Public tribute must be paid to the survivors, and those who have not survived the policies and practices of separation. Public recognition of the ongoing courage and determination of Aboriginal people to resist the genocidal policies of separation is essential. Commemoration can and should take place at different levels. Nationally, there should be a `Sorry Day' commemorating Aboriginal survival of the holocaust which is accorded the same recognition as ANZAC day. On a local level, communities may wish to establish commemorative places, or have a `Welcome Home Day' (Link-Up (NSW) submission 186).

Other proposals concerning forms of commemoration include establishing education centres, naming of streets, endowing scholarships, memorial services and monuments (see also van Boven 1992 page 15). Commentators have observed that commemoration is important not only for victims but also for the society as a whole.

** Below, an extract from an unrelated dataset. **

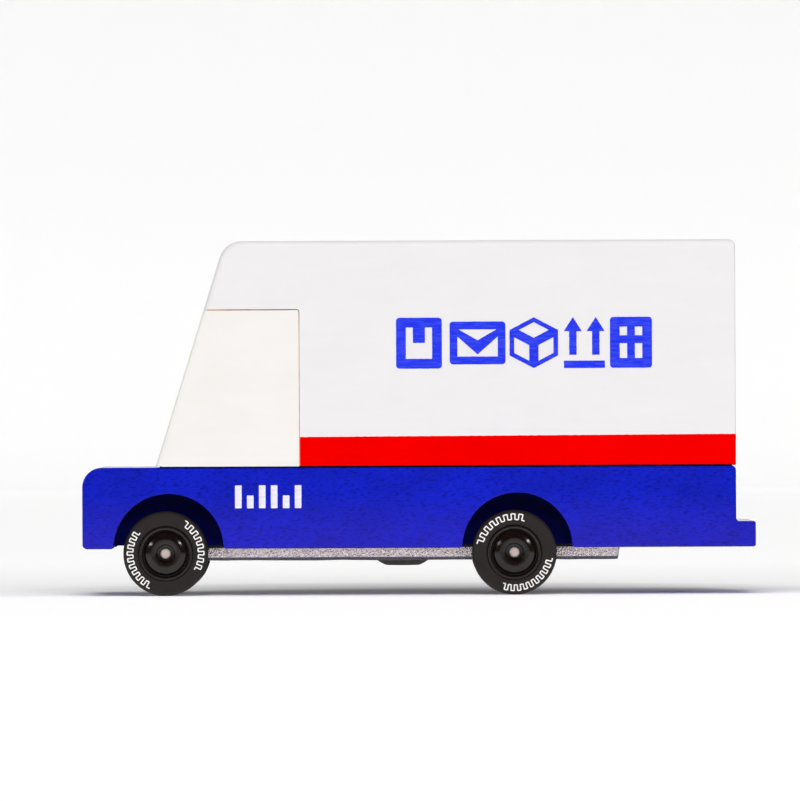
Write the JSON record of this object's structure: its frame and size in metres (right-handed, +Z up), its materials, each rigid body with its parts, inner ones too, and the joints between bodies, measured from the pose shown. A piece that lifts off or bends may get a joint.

Commemorations can fill the vacuum with creative responses and may help heal the rupture not only internally but also the rupture the victimization created between the survivors and their society. It is a shared context, shared mourning, shared memory. The memory is preserved; the nation has transformed it into part of its consciousness. The nation shares the horrible pain (Danieli 1992 page 210).

Commemoration

Recommendation 7a: That the Aboriginal and Torres Strait Islander Commission, in consultation with the Council for Aboriginal Reconciliation, arrange for a national `Sorry Day' to be celebrated each year to commemorate the history of forcible removals and its effects.

Recommendation 7b: That the Aboriginal and Torres Strait Islander Commission, in consultation with the Council for Aboriginal Reconciliation, seek proposals for further commemorating the individuals, families and communities affected by forcible removal at the local and regional levels. That proposals be implemented when a widespread consensus within the Indigenous community has been reached.